** Start of RECORDED DATA **

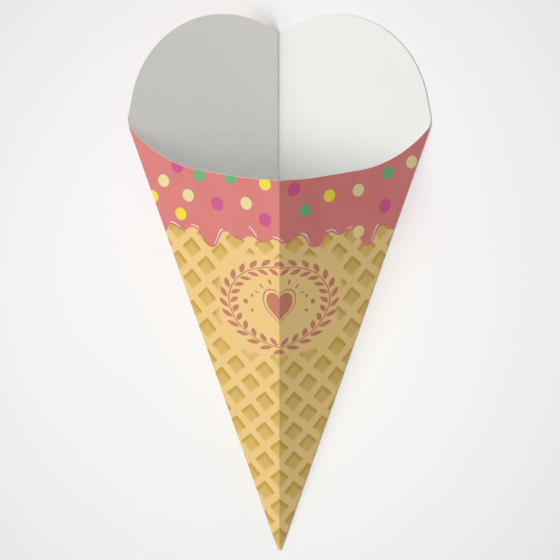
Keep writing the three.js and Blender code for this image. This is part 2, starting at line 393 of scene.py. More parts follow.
outer, inner, flat = sheet["outer"], sheet["inner"], sheet["flat"]
rim_edge = cut_edge(outer[:, -1], outer[:, -2], inner[:, -1], inner[:, -2])
tip_edge = cut_edge(inner[:, 0], inner[:, 1], outer[:, 0], outer[:, 1])
loops = np.concatenate([outer, rim_edge, inner[:, ::-1], tip_edge], axis=1)
edge_points = len(EDGE_SHARES)
rim_flat = np.repeat(flat[:, -1:], edge_points, axis=1)
tip_flat = np.repeat(flat[:, :1], edge_points, axis=1)
loop_flat = np.concatenate([flat, rim_flat, flat[:, ::-1], tip_flat], axis=1)
columns, around = loops.shape[:2]
print("points:", columns * around)

# %% [markdown]
# ## Laying the cone down
#
# A cone of card can't stand on its point, so it comes to rest on one panel. Down is that
# panel's outward normal, and ahead is the cone's axis laid flat on the floor. These directions
# make the turn, and the box of the turned points gives the shift that centres the cone.

# %% Lay the cone on its right rear panel
down = rear_right["normal"]
ahead = unit(np.array([0, 0, 1]) - down * down[2])
LYING = np.stack([np.cross(down, ahead), ahead, -down])
laid = loops @ LYING.T
low, high = laid.min(axis=(0, 1)), laid.max(axis=(0, 1))
SHIFT = -np.array([(low[0] + high[0]) / 2, (low[1] + high[1]) / 2, low[2]])
laid = (laid + SHIFT) * MM


def to_row(point):
    """A point of the upright cone, in millimetres, where it comes to lie, in metres."""
    return (LYING @ np.asarray(point, dtype=float) + SHIFT) * MM


def set_pose(thing, axes, position):
    """Turns a camera or lamp so that its own axes are the columns, and puts it there."""
    pose = np.eye(4)
    pose[:3, :3] = axes
    pose[:3, 3] = position
    thing.matrix_world = mathutils.Matrix(pose.tolist())


print("lies at, mm:", (laid.min(axis=(0, 1)) / MM).round(2), (laid.max(axis=(0, 1)) / MM).round(2))

# %% [markdown]
# ## Faces and zones
#
# All the walls come from one pattern of four point numbers, repeated over the grid. The place
# of a face in its loop says what it is: printed outside, bare inside or cut edge. The raw ends
# of the sheet are closed between their outer and inner rows.

# %% Make the mesh and its flat-sheet UV map
PRINTED, BARE, CUT = 0, 1, 2
rows = len(ROWS)
here = np.arange(columns - 1)[:, None] * around
j = np.arange(around)[None, :]
k = (j + 1) % around
walls = np.stack([here + j, here + around + j, here + around + k, here + k], axis=-1)
zone = np.full(around, CUT)
zone[:rows - 1] = PRINTED
zone[rows + edge_points:2 * rows + edge_points - 1] = BARE
wall_zone = np.broadcast_to(zone, walls.shape[:2])

i = np.arange(rows - 1)
facing = 2 * rows + edge_points - 1 - i
start_cap = np.stack([i, i + 1, facing - 1, facing], axis=-1)
end_cap = start_cap[:, ::-1] + (columns - 1) * around
rim_ring = np.arange(rows - 1, rows + edge_points + 1)
tip_ring = np.append(np.arange(2 * rows + edge_points - 1, around), 0)
quads = np.concatenate([walls.reshape(-1, 4), start_cap, end_cap]).tolist()
last = (columns - 1) * around
quads += [rim_ring.tolist(), tip_ring.tolist()]
quads += [(rim_ring[::-1] + last).tolist(), (tip_ring[::-1] + last).tolist()]
zones = np.concatenate([wall_zone.reshape(-1), np.full(2 * (rows - 1) + 4, CUT)])

mesh = bpy.data.meshes.new("folded_card")
mesh.from_pydata(laid.reshape(-1, 3).tolist(), [], quads)
mesh.validate()
mesh.polygons.foreach_set("material_index", zones.astype(np.int32))
mesh.polygons.foreach_set("use_smooth", np.ones(len(mesh.polygons), dtype=bool))
corner_vertex = np.empty(len(mesh.loops), dtype=np.int32)
mesh.loops.foreach_get("vertex_index", corner_vertex)
uv = mesh.uv_layers.new(name="flat_sheet")
uv.data.foreach_set("uv", loop_flat.reshape(-1, 2)[corner_vertex].astype(np.float32).ravel())
front_mark = mesh.attributes.new("front", "FLOAT", "POINT")
front_mark.data.foreach_set("value", np.repeat(sheet["front"], around).astype(np.float32))
mesh.update()
card = bpy.data.objects.new("folded_card", mesh)
bpy.context.scene.collection.objects.link(card)
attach(card, "root")
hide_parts("paper_cone")
print("faces:", len(mesh.polygons))

# %% [markdown]
# ## Formulas as shader nodes
#
# The print is drawn by formulas, so it stays sharp at any distance. A formula needs many Math
# nodes, which are tedious to place one by one. The small class here stands for one number that
# changes over the surface, and adding or multiplying two of them places the node.

# %% Wires: numbers that place their own Math nodes
def connect(tree, term, socket):
    """Feeds a socket from a wire, from another socket or with a plain value."""
    if isinstance(term, Wire):
        tree.links.new(term.socket, socket)
    elif isinstance(term, bpy.types.NodeSocket):
        tree.links.new(term, socket)
    else:
        socket.default_value = term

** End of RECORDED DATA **

> _THE TASK_
From the first line of the data above to the line holding "thing.matrix_world = mathutils.Matrix(pose.tolist())", reproduce each line exactly; emit no other lines.

> _SOLUTION TO THIS EXERCISE_
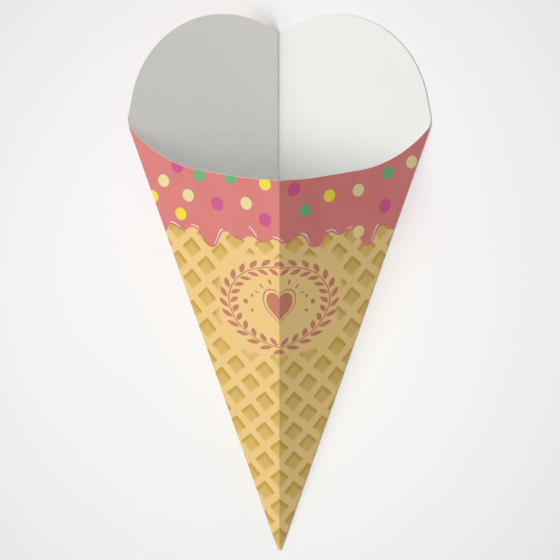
Keep writing the three.js and Blender code for this image. This is part 2, starting at line 393 of scene.py. More parts follow.
outer, inner, flat = sheet["outer"], sheet["inner"], sheet["flat"]
rim_edge = cut_edge(outer[:, -1], outer[:, -2], inner[:, -1], inner[:, -2])
tip_edge = cut_edge(inner[:, 0], inner[:, 1], outer[:, 0], outer[:, 1])
loops = np.concatenate([outer, rim_edge, inner[:, ::-1], tip_edge], axis=1)
edge_points = len(EDGE_SHARES)
rim_flat = np.repeat(flat[:, -1:], edge_points, axis=1)
tip_flat = np.repeat(flat[:, :1], edge_points, axis=1)
loop_flat = np.concatenate([flat, rim_flat, flat[:, ::-1], tip_flat], axis=1)
columns, around = loops.shape[:2]
print("points:", columns * around)

# %% [markdown]
# ## Laying the cone down
#
# A cone of card can't stand on its point, so it comes to rest on one panel. Down is that
# panel's outward normal, and ahead is the cone's axis laid flat on the floor. These directions
# make the turn, and the box of the turned points gives the shift that centres the cone.

# %% Lay the cone on its right rear panel
down = rear_right["normal"]
ahead = unit(np.array([0, 0, 1]) - down * down[2])
LYING = np.stack([np.cross(down, ahead), ahead, -down])
laid = loops @ LYING.T
low, high = laid.min(axis=(0, 1)), laid.max(axis=(0, 1))
SHIFT = -np.array([(low[0] + high[0]) / 2, (low[1] + high[1]) / 2, low[2]])
laid = (laid + SHIFT) * MM


def to_row(point):
    """A point of the upright cone, in millimetres, where it comes to lie, in metres."""
    return (LYING @ np.asarray(point, dtype=float) + SHIFT) * MM


def set_pose(thing, axes, position):
    """Turns a camera or lamp so that its own axes are the columns, and puts it there."""
    pose = np.eye(4)
    pose[:3, :3] = axes
    pose[:3, 3] = position
    thing.matrix_world = mathutils.Matrix(pose.tolist())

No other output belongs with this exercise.